Não deixem perder a Análise Transaccional. Vou anos atrás. Vejo-me formador em Análise Transaccional, para a gestão das Relações Intra e Interpessoais, na Obra de Santa Zita. Encontrei lá grandes mulheres que, não sendo mães de família de sangue, aprenderam a ser mães de família do coração. Nas cozinhas e dispensas, nada se perdia. Tudo se transformava. Que delícias e que milagres ali se via fazer. — Não podemos desperdiçar nada. Vamos servir em famílias pobres. É pecado deixar estragar. Somos pobres. E há muita gente a morrer de fome! Não sei se a Santa Zita — uma criada de servir — tinha artes assim. Sei que, quando aqui em Beire / Calvário aparece alguma mulher com artes assim (voluntária ou assalariada), eu dou graças a Deus. Por encontrar estas irmãs na arte de ser mães de família do coração. Empenhadas na mesma causa: aprender a ser pobre e a ensinar os pobres a servir os pobres como quem serve o próprio Deus. Penso naquela palavra da escritura (Prov 19,14): "Quem descobre uma mulher assim descobre algo excelente. Descobre uma bênção. Um grande tesouro".
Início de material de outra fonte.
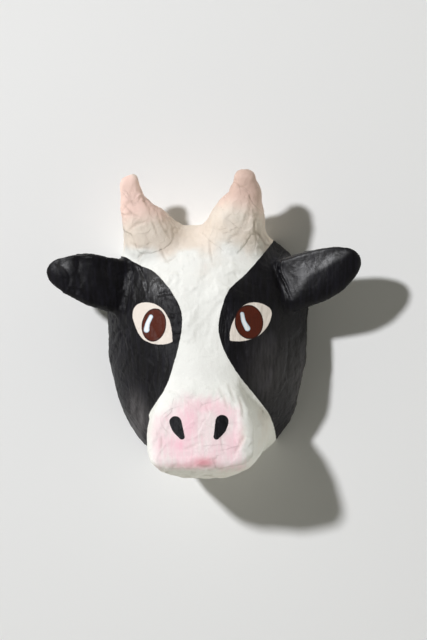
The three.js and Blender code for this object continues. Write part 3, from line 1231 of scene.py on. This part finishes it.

Gente com vontade de aprender. Olho estas mulheres sábias na arte de governar uma casa. Mulheres que, daquilo que outras estragariam, sabem ir buscar coisas de que fazem maravilhas. Dispostas a aprender sempre mais e melhor. Sem martelar ninguém com tanto eu já sei, eu já sei na boca. Fechadas ao novo. Porque eu e eu e eu (...). Gosto de gente aberta à novidade. Disposta àquele nascer de novo que Nicodemos não entendia (Jo 3,2). Aprender para poder ser AINDA MAIS ÚTIL. A uma instituição pobre que vive destas ofertas e serve estes irmãos. Também eles bem irmanados na santa pobreza, a quem "a Boa Nova do reinado de Deus" está destinada. Irmãos que, pela sua condição de doentes, tanto precisam desses momentos mágicos / sabores divinais saídos das mãos destas mulheres que o mundo desconhece.